About the Institute
BOSTON – On November 15 and 16, the Edward M. Kennedy Institute for the United States Senate welcomed more than 200 participants from across the country for the Newman Civic Fellows Annual Convening hosted in partnership with Campus Compact. While in attendance, they took part in productive group conversations on policy and community-based change, heard from civic leaders, and made their voices heard through programs in the Institute’s full-scale replica Senate chamber.
Students nationwide were nominated by their college president or chancellor for community-oriented efforts as part of their selection for Campus Compact’s Newman Civic Fellowship.
“The Edward M. Kennedy Institute takes great pride in hosting the Newman Civic Fellows through our partnership with Campus Compact,” said Institute chief operating officer Gina Perille. “These rising leaders are already bringing participatory democracy to life through their engagement with the issues of the day. We hope that their activism, community engagement, political and public service passions only grow as a result of their time at the Institute.”
Envisioned by the late Senator Edward M. Kennedy, the Institute is a nonprofit, nonpartisan, civic education organization that offers a range of exhibits, interactive educational offerings, and topical programs that engage students and visitors in a conversation about the essential role each person plays in our democracy and in our society.
The Newman Civic Fellows visited Columbia Point for a weekend of programs, workshops, and networking, convening to discuss how to address societal challenges and to experience some of the Kennedy Institute’s legislative simulations. Among the hands-on legislative simulation experiences that the Newman Fellows took part in at the Institute was consideration and passage of the Green New Deal and deliberation on the merits of the PATRIOT Act.

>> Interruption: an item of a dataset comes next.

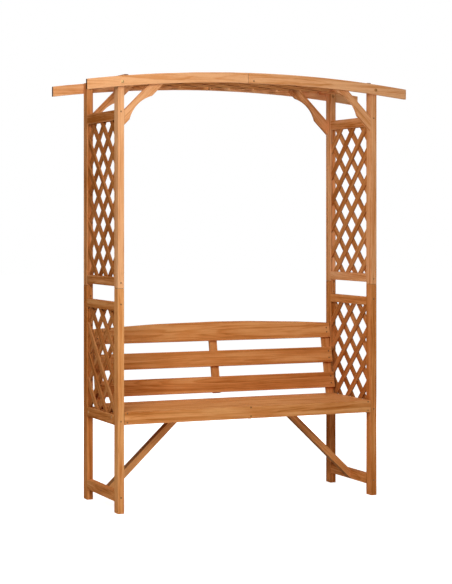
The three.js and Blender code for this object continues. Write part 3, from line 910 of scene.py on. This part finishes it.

Also while at the Kennedy Institute, the Newman Civic Fellows heard inspiring remarks from Boston City Council member Lydia Edwards who discussed her experience as an organizer and her path to elected office in the City of Boston.
“It was a pleasure to join the Kennedy Institute, Campus Compact, and all of the student leaders who are making a difference in their communities nationwide,” said Councilor Edwards. “The Newman Civic Fellows are an invigorating and positive example of how the next generation uses collaboration, community organizing, and creative public problem-solving to tackle significant issues facing cities, states, and our nation.”
Now in its fourth year of being held at the Institute, the convening gathered select community leaders at higher education institutions from all over the United States. Some of those who attended made the trip from as far away as Arizona and California to Oklahoma and Tennessee. The Newman Fellows also represent different areas of policy focus. In previous assemblages, some attendees were chosen for their work on affordable housing, climate change, community service, immigration reform, and other academic areas.
“The cultivation of community-committed leaders has never been more crucial,” said Campus Compact president Andrew Seligsohn. “Our Newman Civic Fellows are outstanding leaders at their institutions who are already bringing people together to create positive change. We’re proud to work in partnership with the Kennedy Institute to amplify the great work these students are doing, enable them to learn from each other, and prepare them to meet the challenges facing our democracy.”
The weekend convening was orchestrated by Campus Compact, a national association composed of more than 1,000 colleges and universities with a commitment to strengthening democracy through civic- and community-oriented values. Based in Boston, Massachusetts, the coalition serves as the single organization within the higher education sector aiming to help schools improve community life and educate students for civic and social responsibility.